Tuesday 10 July 2018

Cuttings: June 2016

Mistaken Identity by Asad Haider: the best criticism of identity politics - review by Ben Tarnoff in The Guardian. "As [Haider] explains, the idea [of identity politics] has radical roots. It originated with ... an organisation of black lesbian feminist socialists ... in 1977: '... We believe that the most profound and potentially most radical politics come directly out of our own identity, as opposed to working to end somebody else’s oppression.' This is the original demand of identity politics, and it’s one that Haider embraces: for a revolutionary practice rooted in people’s identities as racialised, sexed, gendered and classed individuals who face interlocking systems of oppression.... But if anticapitalist revolution is where identity politics began, it ... is now invoked by certain liberals and leftists to serve distinctly non-revolutionary ends, Haider argues. It involves members of marginalised groups demanding inclusion, recognition, or restitution from above – a seat at the table. These demands are made in response to very real injuries endured by those groups. But their method, he says, ends up strengthening the structures that produced those injuries in the first place. Drawing on Wendy Brown’s idea of 'wounded attachments', Haider contends that identity politics causes people to become invested in their marginalisation as a source of identity, and to continuously enact that identity as a form of politics. This approach can extract occasional concessions from the system but cannot build the power necessary to transform it."

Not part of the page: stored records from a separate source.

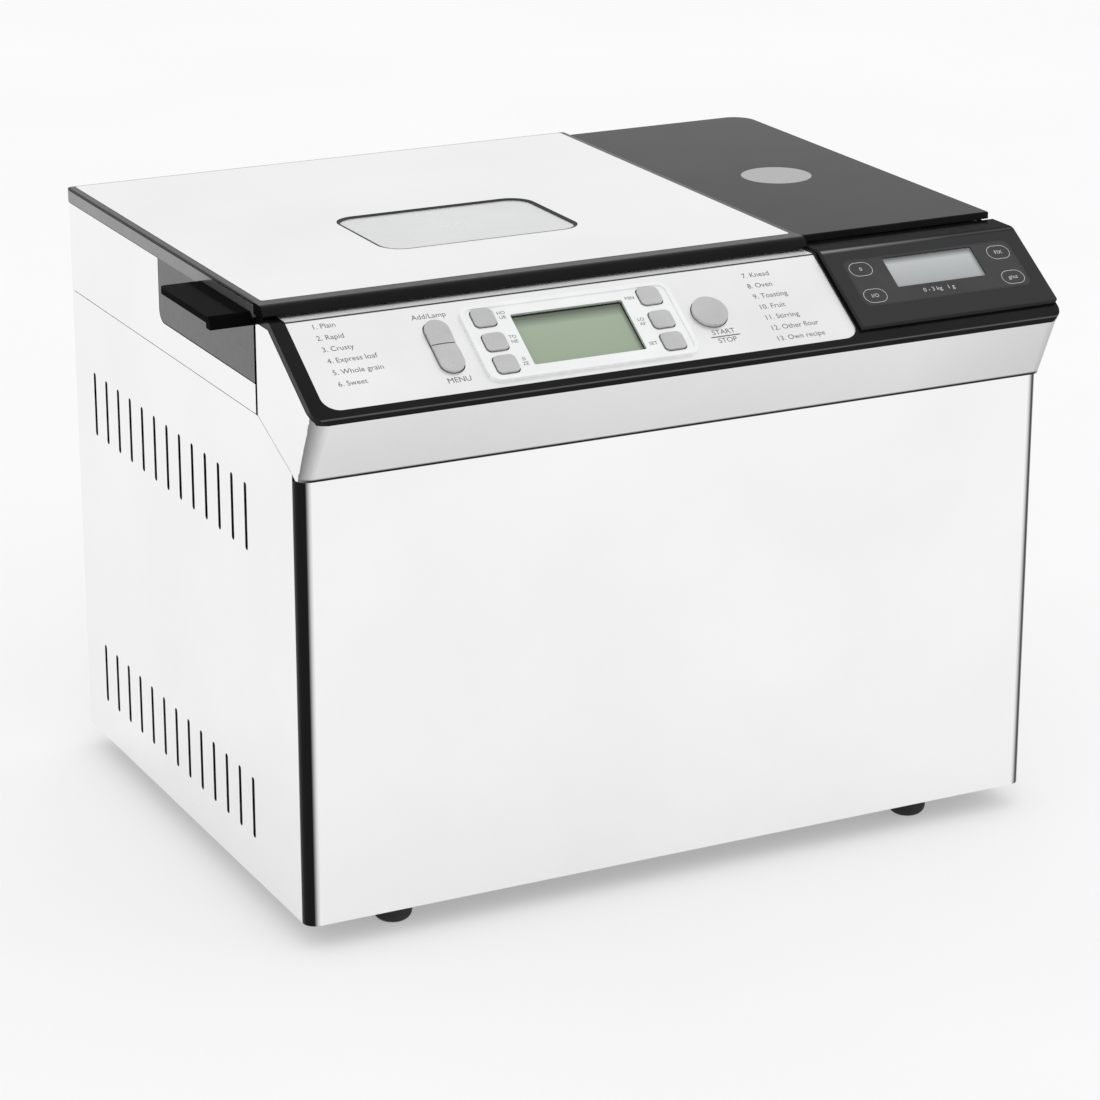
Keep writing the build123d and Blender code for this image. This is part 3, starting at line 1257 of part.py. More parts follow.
def lid_frame():
    """Black upper frame of the lid with a rounded lip over the console."""
    seat = LID_TOP - PLATE_THICK
    cap = slab(0, LID_RIGHT, CAP_FRONT, DEPTH, LID_CAP_BOTTOM, LID_CAP_TOP, CAP_CORNER)
    cap = fillet(cap.faces().sort_by(Axis.Z)[-1].edges(), CAP_EDGE)
    inset = LID_CORE_INSET
    core_box = (inset, LID_RIGHT - inset, SKIRT_FRONT + inset, DEPTH - inset)
    core = block(*core_box, LID_CORE_BOTTOM, LID_CAP_BOTTOM)
    lip = block(0, LID_RIGHT, LID_LIP_FRONT, SKIRT_FRONT - GAP, LID_LIP_BOTTOM, LID_CAP_TOP)
    front_edges = lip.edges().filter_by(Axis.X).group_by(Axis.Y)[0].sort_by(Axis.Z)
    lip = fillet(front_edges[-1], LIP_ROUND)
    lip = fillet(lip.edges().filter_by(Axis.X).sort_by(Axis.Z)[0], LIP_UNDER_ROUND)
    frame = cap + core + lip
    frame -= slab(*PLATE_BOX, seat, LID_TOP + 1, PLATE_CORNER)
    frame -= window_slab(WINDOW_REBATE, WINDOW_SEAT, seat + 1)
    return frame - window_slab(0, LID_CORE_BOTTOM - 1, seat + 1)


def lid_window():
    """Heat-resistant glass pane seated under the plate."""
    return window_slab(WINDOW_REBATE, WINDOW_SEAT, LID_TOP - PLATE_THICK)


def drop_panel():
    """Part of the lid's left wall that fills the band's cut-out and takes the handle."""
    reach = DROP_REACH
    high = SKIRT_TOP - DROP_BOTTOM
    panel = block(0, SKIRT_WALL, SKIRT_FRONT, DROP_BACK, DROP_BOTTOM, DROP_BOTTOM + high)
    outline = RectangleRounded(DROP_BACK + reach, 2 * high, DROP_CORNER)
    middle = Pos((DROP_BACK - reach) / 2, DROP_BOTTOM + high)
    return panel & extrude(Plane.YZ.offset(-1) * middle * outline, SKIRT_WALL + 2)


def lid_skirt():
    """Lower shell of the lid: walls, floor, handle panel and hinge knuckles."""
    wall = SKIRT_WALL
    z0, z1 = SKIRT_FLOOR
    inner = (wall, LID_RIGHT - wall, SKIRT_FRONT + wall, DEPTH - wall)
    shell = slab(0, LID_RIGHT, SKIRT_FRONT, DEPTH, SKIRT_BOTTOM, SKIRT_TOP, SKIRT_CORNER)
    shell -= slab(*inner, SKIRT_BOTTOM - 1, SKIRT_TOP + 1, SKIRT_INNER_CORNER)
    shell += block(*inner, z0, z1)
    shell += drop_panel()
    y0, y1, tongue0, tongue1 = TONGUE_BOX
    shell -= block(-1, wall + 1, y0, y1, tongue0, tongue1)
    shell -= window_slab(0, z0 - 1, z1 + 1)
    return with_knuckles(shell)


def with_knuckles(shell):
    """The lid shell cleared round the hinge and given its bored knuckles."""
    room, half = EAR_OUTER + KNUCKLE_SLACK, KNUCKLE_HALF
    for x in HINGE_X:
        shell -= rod_x(x - room, x + room, HINGE_Y, HINGE_Z, KNUCKLE_RADIUS + KNUCKLE_SLACK)
    for x in HINGE_X:
        shell += rod_x(x - half, x + half, HINGE_Y, HINGE_Z, KNUCKLE_RADIUS)
        web_top = SKIRT_TOP - KNUCKLE_WEB_DROP
        shell += block(x - half, x + half, DEPTH - SKIRT_WALL, DEPTH, HINGE_Z, web_top)
        shell -= rod_x(x - half - 1, x + half + 1, HINGE_Y, HINGE_Z, PIN_RADIUS)
    return shell


def lid_inner_liner():
    """Bright liner facing the chamber."""
    top = SKIRT_FLOOR[0]
    liner = slab(*LINER_BOX, top - LINER_THICK, top, LINER_CORNER)
    return liner - window_slab(0, top - LINER_THICK - 1, top + 1)


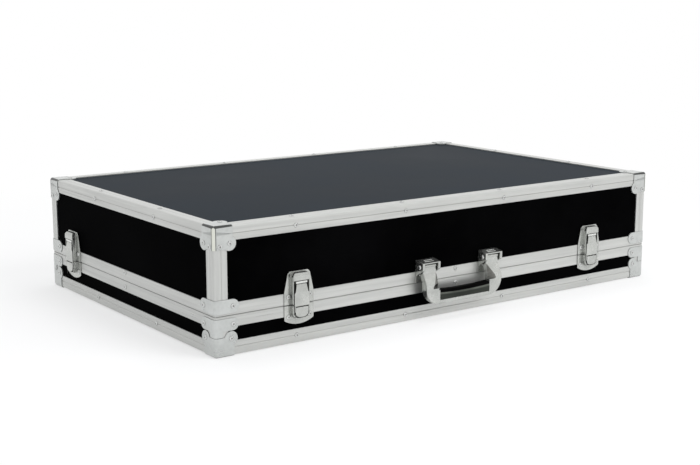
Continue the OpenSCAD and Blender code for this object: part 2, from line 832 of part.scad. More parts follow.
module lever_pin() {
    color("whitesmoke") for (s = [-1, 1])
        translate([s * (lever_half - lever_t - 0.8 + rim_half_out) / 2, -lever_pivot_out, lever_pivot_z])
            rotate([0, 90, 0]) cylinder(r = latch_pin_r, h = rim_half_out - lever_half + lever_t + 0.8, center = true);
}

module latch_lever() {
    lever_in = lever_half - lever_t;
    color("silver") difference() {
        union() {
            on_plane(lever_out - lever_t, lever_out)
                trough_outline(lever_half, lever_low, 6.5, lever_pivot_z + 0.5);
            across(lever_in, lever_half) {
                translate([lever_pivot_out, lever_pivot_z]) circle(eye_r);
                translate([hook_pin_out, hook_pin_z]) circle(eye_r);
                polygon([
                    [lever_pivot_out - eye_r, lever_pivot_z], [hook_pin_out - 1.2, hook_pin_z - 0.5],
                    [hook_pin_out + 1, hook_pin_z - 2.5], [lever_out - lever_t + 0.1, hook_pin_z - 2.5],
                    [lever_out - lever_t + 0.1, lever_pivot_z + 0.4], [lever_pivot_out, lever_pivot_z + 0.4]
                ]);
            }
        }
        pin_across(latch_pin_r + pin_clear, rim_half_out, lever_pivot_out, lever_pivot_z);
        pin_across(latch_pin_r, rim_half_out, hook_pin_out, hook_pin_z);
    }
}

module hook_pin() {
    color("whitesmoke") pin_across(latch_pin_r, arm_out, hook_pin_out, hook_pin_z);
}

module latch_hook() {
    arm_back = lever_pivot_out + latch_pin_r + latch_clear;
    strap_half = lever_half - 0.2;
    arm_top = strap_bend_z - 2;
    end_half = 7;
    color("silver") difference() {
        union() {
            across(arm_in, arm_out) {
                translate([hook_pin_out, hook_pin_z]) circle(2.2);
                polygon([
                    [hook_pin_out, hook_pin_z - 2.2], [lever_out, hook_pin_z + 0.8], [lever_out, arm_top],
                    [arm_back, arm_top], [arm_back, hook_pin_z + 2.8], [hook_pin_out + 0.3, hook_pin_z + 2.1]
                ]);
            }
            intersection() {
                along_wall(2 * arm_out) polygon([
                    [lever_out - lever_t, strap_z], [lever_out, strap_z], [lever_out, strap_bend_z],
                    [knuckle_out + 0.5, knuckle_z], [knuckle_out - 0.5, knuckle_z],
                    [lever_out - lever_t, strap_bend_z]
                ]);
                on_plane(0, 20) polygon([
                    [-arm_out, strap_z - 1], [arm_out, strap_z - 1], [arm_out, arm_top],
                    [strap_half, arm_top + 1.6], [end_half, knuckle_z], [-end_half, knuckle_z],
                    [-strap_half, arm_top + 1.6], [-arm_out, arm_top]
                ]);
            }
            pin_across(knuckle_r, end_half, knuckle_out, knuckle_z);
        }
        pin_across(latch_pin_r + pin_clear, rim_half_out, hook_pin_out, hook_pin_z);
    }
}

// The hood that covers the hook's end; shrunk by the steel's thickness it is its own hollow.
module hood_solid(shrink) {
    side_r = 4.5 - shrink;
    top_r = 6 - shrink;
    reach = hood_out - shrink;
    half = rim_half_out - shrink;
    high = hood_top - shrink;
    intersection() {
        along_wall(2 * half) {
            translate([0, hood_z - shrink]) square([reach - side_r, high - hood_z + shrink]);
            translate([0, hood_z - shrink]) square([reach, high - hood_z + shrink - side_r]);
            translate([reach - side_r, high - side_r]) circle(side_r);
        }
        on_plane(-1, 20) {
            translate([-half, hood_z - 2]) square([2 * half, high - top_r - hood_z + 2]);
            translate([-half + top_r, hood_z - 2]) square([2 * (half - top_r), high - hood_z + 2]);
            for (s = [-1, 1]) translate([s * (half - top_r), high - top_r]) circle(top_r);
        }
    }
}

module catch_plate() {
    low = lid_z + 0.3;
    high = split_z + catch_h;
    color("silver") difference() {
        union() {
            on_plane(0, latch_t) polygon([
                [-latch_w / 2, low], [latch_w / 2, low], [latch_w / 2, split_z + 16.5],
                [catch_top_w / 2, high - 3], [catch_top_w / 2 - 3, high], [-catch_top_w / 2 + 3, high],
                [-catch_top_w / 2, high - 3], [-latch_w / 2, split_z + 16.5]
            ]);
            across(rim_half, rim_half_out) polygon([
                [0, low], [rim_up - 1, low], [rim_up, low + 1], [rim_up, hood_z + 1], [0, hood_z + 1]
            ]);
            difference() {
                hood_solid(0);
                difference() {
                    hood_solid(latch_t);
                    on_plane(-5, latch_t) translate([-30, hood_z - 5]) square([60, 60]);
                }
            }
            on_plane(0, lip_out) translate([-6, knuckle_z - 2]) square([12, 2]);
        }
        pin_across(1.5, rim_half_out + 1, 4.6, hood_top - 4.5);
        for (s = [-1, 1]) translate([s * latch_rivet_at, 0, split_z + catch_rivet_up]) rivet_hole();
    }
}

module latch_plate_front_left() {
    at_latch(FRONT, -front_latch_at) latch_plate();
}

module latch_lever_front_left() {
    at_latch(FRONT, -front_latch_at) latch_lever();
}

module latch_hook_front_left() {
    at_latch(FRONT, -front_latch_at) latch_hook();
}

module catch_plate_front_left() {
    at_latch(FRONT, -front_latch_at) catch_plate();
}

module lever_pin_front_left() {
    at_latch(FRONT, -front_latch_at) lever_pin();
}

module hook_pin_front_left() {
    at_latch(FRONT, -front_latch_at) hook_pin();
}

module latch_plate_front_right() {
    at_latch(FRONT, front_latch_at) latch_plate();
}

module latch_lever_front_right() {
    at_latch(FRONT, front_latch_at) latch_lever();
}

module latch_hook_front_right() {
    at_latch(FRONT, front_latch_at) latch_hook();
}

module catch_plate_front_right() {
    at_latch(FRONT, front_latch_at) catch_plate();
}

module lever_pin_front_right() {
    at_latch(FRONT, front_latch_at) lever_pin();
}

module hook_pin_front_right() {
    at_latch(FRONT, front_latch_at) hook_pin();
}

module latch_plate_end_left() {
    at_latch(LEFT, -end_latch_at) latch_plate();
}

module latch_lever_end_left() {
    at_latch(LEFT, -end_latch_at) latch_lever();
}

module latch_hook_end_left() {
    at_latch(LEFT, -end_latch_at) latch_hook();
}

module catch_plate_end_left() {
    at_latch(LEFT, -end_latch_at) catch_plate();
}

module lever_pin_end_left() {
    at_latch(LEFT, -end_latch_at) lever_pin();
}

module hook_pin_end_left() {
    at_latch(LEFT, -end_latch_at) hook_pin();
}

module latch_plate_end_right() {
    at_latch(RIGHT, end_latch_at) latch_plate();
}

module latch_lever_end_right() {
    at_latch(RIGHT, end_latch_at) latch_lever();
}

module latch_hook_end_right() {
    at_latch(RIGHT, end_latch_at) latch_hook();
}

module catch_plate_end_right() {
    at_latch(RIGHT, end_latch_at) catch_plate();
}

module lever_pin_end_right() {
    at_latch(RIGHT, end_latch_at) lever_pin();
}

module hook_pin_end_right() {
    at_latch(RIGHT, end_latch_at) hook_pin();
}

module base_front_panel() {
    base_wall(FRONT);
}

module base_rear_panel() {
    base_wall(REAR);
}

module base_left_panel() {
    base_wall(LEFT);
}

module base_right_panel() {
    base_wall(RIGHT);
}

module lid_front_panel() {
    lid_wall(FRONT);
}

module lid_rear_panel() {
    lid_wall(REAR);
}

module lid_left_panel() {
    lid_wall(LEFT);
}

module lid_right_panel() {
    lid_wall(RIGHT);
}

module base_edging_long() {
    base_edging([FRONT, REAR]);
}

module base_edging_short() {
    base_edging([RIGHT, LEFT]);
}

module lid_edging_long() {
    lid_edging([FRONT, REAR]);
}

module lid_edging_short() {
    lid_edging([RIGHT, LEFT]);
}

module base_rim_long() {
    base_rim([FRONT, REAR]);
}

module base_rim_short() {
    base_rim([RIGHT, LEFT]);
}

module lid_rim_long() {
    lid_rim([FRONT, REAR]);
}

module lid_rim_short() {
    lid_rim([RIGHT, LEFT]);
}

base_floor_panel();
base_front_panel();
base_rear_panel();
base_left_panel();
base_right_panel();
base_edging_long();
base_edging_short();
base_corner_angles();
base_rim_long();
base_rim_short();
base_corner_caps();
base_corner_braces();
base_rivets();
base_wall_foam();
floor_mat();
lid_top_panel();
lid_front_panel();
lid_rear_panel();
lid_left_panel();
lid_right_panel();
lid_edging_long();
lid_edging_short();
lid_corner_angles();
lid_rim_long();
lid_rim_short();
lid_corner_caps();
lid_corner_braces();
lid_rivets();
lid_wall_foam();
lid_foam_pad();
handle_bracket_left();
handle_bracket_right();
handle_bow();
handle_grip();
handle_pins();
latch_plate_front_left();
latch_lever_front_left();
latch_hook_front_left();
catch_plate_front_left();
lever_pin_front_left();
hook_pin_front_left();
latch_plate_front_right();
latch_lever_front_right();
latch_hook_front_right();
catch_plate_front_right();
lever_pin_front_right();
hook_pin_front_right();
latch_plate_end_left();
latch_lever_end_left();
latch_hook_end_left();
catch_plate_end_left();
lever_pin_end_left();
hook_pin_end_left();
latch_plate_end_right();
latch_lever_end_right();
latch_hook_end_right();
catch_plate_end_right();
lever_pin_end_right();
hook_pin_end_right();
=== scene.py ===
import bmesh
import bpy
import numpy as np
from mathutils import Matrix, Vector


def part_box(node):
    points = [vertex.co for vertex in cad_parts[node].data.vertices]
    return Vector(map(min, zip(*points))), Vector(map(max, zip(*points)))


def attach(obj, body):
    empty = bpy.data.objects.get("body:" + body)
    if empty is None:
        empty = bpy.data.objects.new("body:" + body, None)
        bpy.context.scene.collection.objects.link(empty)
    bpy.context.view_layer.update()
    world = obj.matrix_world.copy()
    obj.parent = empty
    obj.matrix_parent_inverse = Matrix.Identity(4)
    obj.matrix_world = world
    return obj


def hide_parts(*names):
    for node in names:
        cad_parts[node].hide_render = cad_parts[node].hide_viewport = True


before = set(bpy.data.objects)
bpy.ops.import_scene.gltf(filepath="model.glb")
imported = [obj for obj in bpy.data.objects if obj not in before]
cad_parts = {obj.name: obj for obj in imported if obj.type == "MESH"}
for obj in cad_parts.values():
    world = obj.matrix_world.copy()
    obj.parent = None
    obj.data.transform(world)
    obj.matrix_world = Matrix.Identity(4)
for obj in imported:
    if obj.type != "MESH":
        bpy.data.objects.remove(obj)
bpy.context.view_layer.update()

mm = 0.001

edgeLow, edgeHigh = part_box("lid_edging_long")
case = {
    "halfWidth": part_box("lid_edging_short")[1][0],
    "front": edgeLow[1],
    "rear": edgeHigh[1],
    "top": edgeHigh[2],
    "bottom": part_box("base_edging_long")[0][2],
    "split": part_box("base_corner_braces")[1][2] + 3 * mm,  # the base's braces stop 3 mm below it
}
case["midY"] = (case["front"] + case["rear"]) / 2
case["halfDepth"] = (case["rear"] - case["front"]) / 2
latchWalls = {"front_left": "front", "front_right": "front", "end_left": "left", "end_right": "right"}


def wallAxes(side):
    # each wall's middle on the ground, its direction to the right seen from outside, and its way out
    middle, along, out = {
        "front": ((0, case["front"], 0), (1, 0, 0), (0, -1, 0)),
        "right": ((case["halfWidth"], case["midY"], 0), (0, 1, 0), (1, 0, 0)),
        "rear": ((0, case["rear"], 0), (-1, 0, 0), (0, 1, 0)),
        "left": ((-case["halfWidth"], case["midY"], 0), (0, -1, 0), (-1, 0, 0)),
    }[side]
    return np.array(middle, float), np.array(along, float), np.array(out, float)


def halfLength(side):
    return case["halfWidth"] if side in ("front", "rear") else case["halfDepth"]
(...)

Top 10 books to help you survive the digital age - article by Julian Gough in The Guardian.  "Here are 10 of the books that [helped me write my new digital, high-tech novel]: they might also help you understand, and survive, our complicated, stressful, digital age. 1. Marshall McLuhan Unbound by Marshall McLuhan (2005)... 2. Ubik by Philip K Dick (1969)... 3. The Singularity Is Near by Ray Kurzweil (2005)... 4. To Be a Machine by Mark O’Connell (2017)... 5. A Visit from the Goon Squad by Jennifer Egan (2011)... . What Technology Wants by Kevin Kelly (2010)... 7. The Meme Machine by Susan Blackmore (1999)... 8. Neuromancer by William Gibson (1984)... 9. You Are Not a Gadget: A Manifesto by Jaron Lanier (2010)... 10. All About Love: New Visions by bell hooks (2000)."

Coping with computers - cartoon by Tom Gauld in The Guardian. "Computer assistance for the modern novelist. 2015: 'There are some spelling errors in your novel, shall I correct them?' 2020: 'I have a few ideas that might improve this novel. Can I tell them to you?' 2025: 'I made some revisions to our novel, let me know what you think.' 2040: 'You go to bed, I just want to write a few more pages before I go to sleep.' 2035: 'How many times do I have to tell you not to interrupt me when I'm creating!' "

Rise of the machines: has technology evolved beyond our control? - article by James Bridle in The Guardian, based on his book New Dark Age: Technology and the End of the Future. "Across the sciences and society, in politics and education, in warfare and commerce, new technologies are not merely augmenting our abilities, they are actively shaping and directing them, for better and for worse. If we do not understand how complex technologies function then their potential is more easily captured by selfish elites and corporations. The results of this can be seen all around us.... There is a causal relationship between the complex opacity of the systems we encounter every day and global issues of inequality, violence, populism and fundamentalism."

The Rise and Fall of the British Nation and These Islands: the fate of 'bullshit Britain' - review by Christopher de Bellaigue in The Guardian. "No longer can a national intellectual such as George Orwell set down a few thoughts about our aversion to conscription and fascism and our liking for a drink, as he did in 1941 in The Lion and the Unicorn, and we will all nod because we recognise ourselves. What united the inhabitants of Grenfell Tower with the billionaires of Kensington Palace Gardens and the parishioners shuffling into the church of St Mary Abbots every Sunday, other than their residency of the same London borough?... Now we have Brexit to contend with and the pessimists think it will break us. Break what, exactly? Ask the historians, for the job of history is to explain our kinship with others and the structures that keep us civil. ... David Edgerton’s The Rise and Fall of the British Nation is for the most part a fierce and dazzling account of 20th-century Britain from the perspective of a historian of science and industry. ... Edgerton’s modern Britain didn’t emerge from the empire (itself a pretext for protectionism through imperial preference) but from free trade. In the Edwardian era almost anything could be imported into Britain duty free.... Beginning in the 1930s, accelerating after the second world war, this changed. From the introduction of national service to protection for car-makers and the rhetoric of nationalism employed by the Attlee government, Britain became more like the nation states of continental Europe. Here, then, is the 'rise' of the 'nation' – set to a jingoistic score. 'We now have the moral leadership of the world … and we shall have people coming here as to a modern Mecca, learning from us in the 20th century as they learned from us in the 17th.' The patriot who uttered these words was Nye Bevan, who was well to the left of Attlee and set up the National Health Service."